Data Preprocessing and Exploratory Data Analysis
The initial phase involved rigorous data cleaning and preprocessing. We handled missing values, particularly in the BMI column, encoded categorical variables, and standardized numerical features. Exploratory Data Analysis (EDA) was conducted using various statistical methods and visualization techniques, including histograms, correlation matrices, and statistical tests to understand the relationships between variables and stroke occurrence.
Feature Engineering and Selection
We engineered new features, such as interaction terms between age and other risk factors. Statistical tests (t-tests for continuous variables, chi-square tests for categorical) were used to identify the most significant predictors. This process revealed that age, average glucose level, and the presence of hypertension or heart disease were highly influential factors.

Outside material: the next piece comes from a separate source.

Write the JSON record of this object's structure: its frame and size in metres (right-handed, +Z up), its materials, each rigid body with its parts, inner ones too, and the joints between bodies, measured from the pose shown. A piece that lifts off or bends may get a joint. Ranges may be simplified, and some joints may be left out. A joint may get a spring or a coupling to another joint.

Model Development and Evaluation
Multiple machine learning models were implemented and compared:
- Logistic Regression
- Random Forest
- XGBoost
- LightGBM
- CatBoost
We used cross-validation and Bayesian optimization for hyperparameter tuning to optimize each model's performance. Evaluation metrics included precision, recall, F1-score, ROC AUC, and PR AUC, with a particular focus on maximizing recall due to the critical nature of stroke prediction.
Key Findings
The CatBoost model emerged as the top performer, achieving a recall of 0.9048 and an ROC AUC score of 0.8621 on the validation set. It demonstrated superior ability in balancing high sensitivity (crucial for identifying potential stroke cases) with acceptable precision.

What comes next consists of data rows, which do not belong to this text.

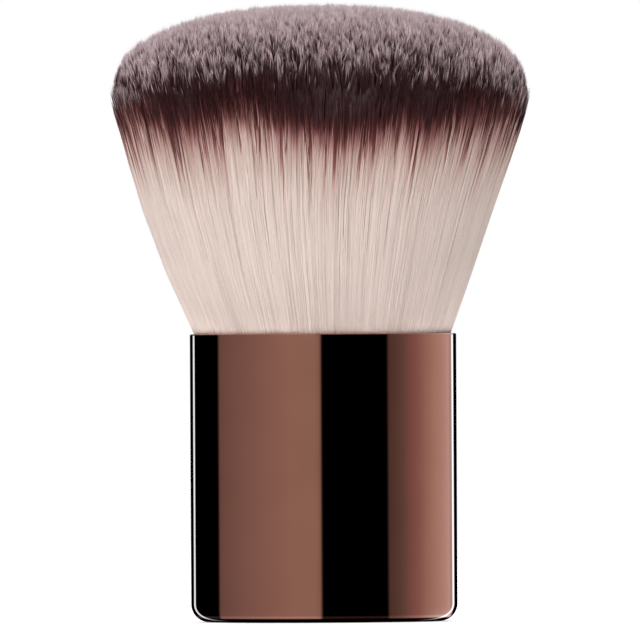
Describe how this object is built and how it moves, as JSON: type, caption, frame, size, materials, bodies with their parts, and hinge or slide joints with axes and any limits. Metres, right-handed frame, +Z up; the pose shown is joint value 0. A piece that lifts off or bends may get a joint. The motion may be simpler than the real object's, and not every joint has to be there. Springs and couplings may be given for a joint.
{
  "type": "powder brush",
  "caption": "Short kabuki powder brush with a domed, flaring head of three-tone synthetic hair on a cylindrical bronze metal handle that it stands on.",
  "frame": {"origin": "middle of the flat base that the brush stands on", "axes": "+Z up along the brush's axis from the base to the crown of the hair; the brush is round, so X and Y are free"},
  "size_m": [0.0562, 0.0562, 0.0835],
  "materials": {
    "bronze_metal": "polished",
    "rubber_pad": "matte",
    "plated_steel": "satin",
    "black_plastic": "satin",
    "plain_aluminium": "satin",
    "amber_epoxy": "gloss",
    "potted_root": "satin",
    "waxed_thread": "matte",
    "three_tone_hair": "matte"
  },
  "bodies": {
    "root": {"handle_shell": "bronze_metal", "weight_pad": "rubber_pad", "base_weight": "plated_steel", "pedestal": "black_plastic", "ferrule": "plain_aluminium", "epoxy_plug": "amber_epoxy", "knot_root": "potted_root", "binding_cord": "waxed_thread", "bristle_head": "three_tone_hair"}
  },
  "joints": []
}
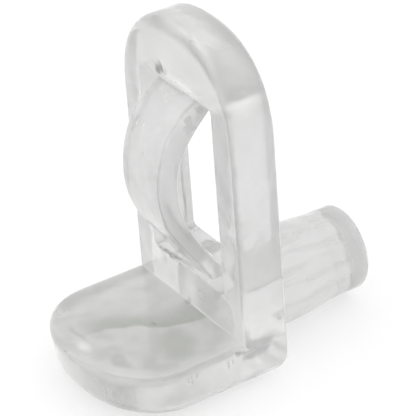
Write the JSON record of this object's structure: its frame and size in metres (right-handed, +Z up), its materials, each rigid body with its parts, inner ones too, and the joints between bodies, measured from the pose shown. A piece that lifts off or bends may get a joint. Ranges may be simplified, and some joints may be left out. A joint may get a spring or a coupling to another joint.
{
  "type": "shelf support peg",
  "caption": "Clear plastic shelf support with a round peg, a flat rest and an arched upright whose bowed spring grips the shelf's edge.",
  "frame": {"origin": "on the peg's axis, in the plane of the plate's back face, where the mouth of the wall's hole lies", "axes": "+Y along the peg into the cabinet wall, +Z up the plate, +X across it"},
  "size_m": [0.0102, 0.0169, 0.0188],
  "materials": {
    "clear_polycarbonate": "clear, smooth as moulded"
  },
  "bodies": {
    "root": {"shelf_support": "clear_polycarbonate"}
  },
  "joints": []
}
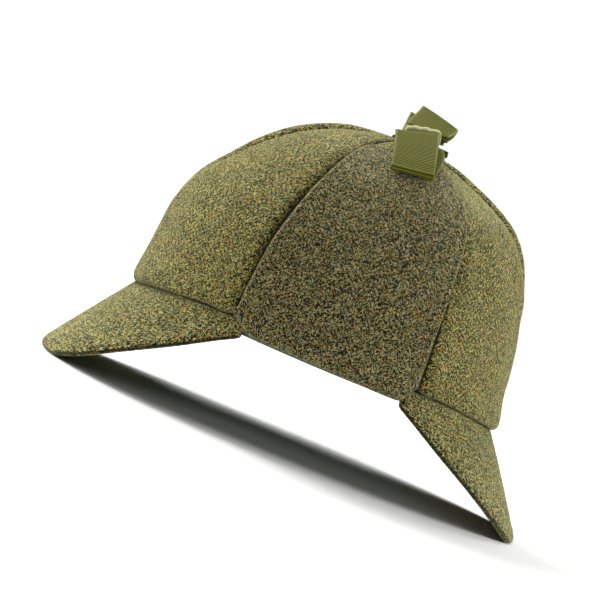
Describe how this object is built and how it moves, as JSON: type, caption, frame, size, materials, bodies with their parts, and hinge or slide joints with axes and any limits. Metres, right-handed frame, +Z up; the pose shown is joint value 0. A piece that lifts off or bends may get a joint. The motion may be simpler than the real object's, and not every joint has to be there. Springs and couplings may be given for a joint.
{
  "type": "deerstalker hat",
  "caption": "tweed deerstalker hat with front and back peaks, ear flaps folded up and tied over the crown with a ribbon bow, open below for the wearer's head",
  "frame": {"origin": "on the surface the hat rests on, under the middle of its outline", "axes": "-Y is the wearer's front, +X the wearer's left, +Z up; the hat rests level on the lower edges of its two peaks"},
  "size_m": [0.1928, 0.283, 0.2011],
  "materials": {
    "crown_tweed": "green-brown herringbone tweed",
    "peak_tweed": "green-brown herringbone tweed over a stiff board",
    "flap_tweed": "green-brown herringbone tweed, two layers",
    "ribbon": "olive grosgrain ribbon with cross ribs",
    "sweatband": "dark green satin"
  },
  "bodies": {
    "root": {"gore_front_left": "crown_tweed", "gore_side_left": "crown_tweed", "gore_back_left": "crown_tweed", "gore_back_right": "crown_tweed", "gore_side_right": "crown_tweed", "gore_front_right": "crown_tweed", "front_peak": "peak_tweed", "back_peak": "peak_tweed", "ear_flap_left": "flap_tweed", "ear_flap_right": "flap_tweed", "sweatband": "sweatband", "bow_knot": "ribbon", "bow_loop_left": "ribbon", "bow_loop_right": "ribbon", "bow_tail_upper": "ribbon", "bow_tail_lower": "ribbon", "tie_left": "ribbon", "tie_right": "ribbon"}
  },
  "joints": []
}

Age and average glucose level were consistently the most important predictors across all models. Hypertension and heart disease also showed significant influence on stroke risk.
Model Interpretation and Clinical Insights
Feature importance analysis confirmed that age, glucose levels, and cardiovascular health indicators were the most influential predictors. This insight can guide personalized prevention strategies and help healthcare providers prioritize interventions for high-risk patients.
Challenges and Future Work
A key challenge was dealing with the highly imbalanced dataset, where stroke cases were relatively rare. Future work could explore more advanced techniques for handling imbalanced data, such as advanced sampling methods or anomaly detection approaches. Additionally, incorporating more detailed medical history or lifestyle factors could potentially enhance the model's predictive power.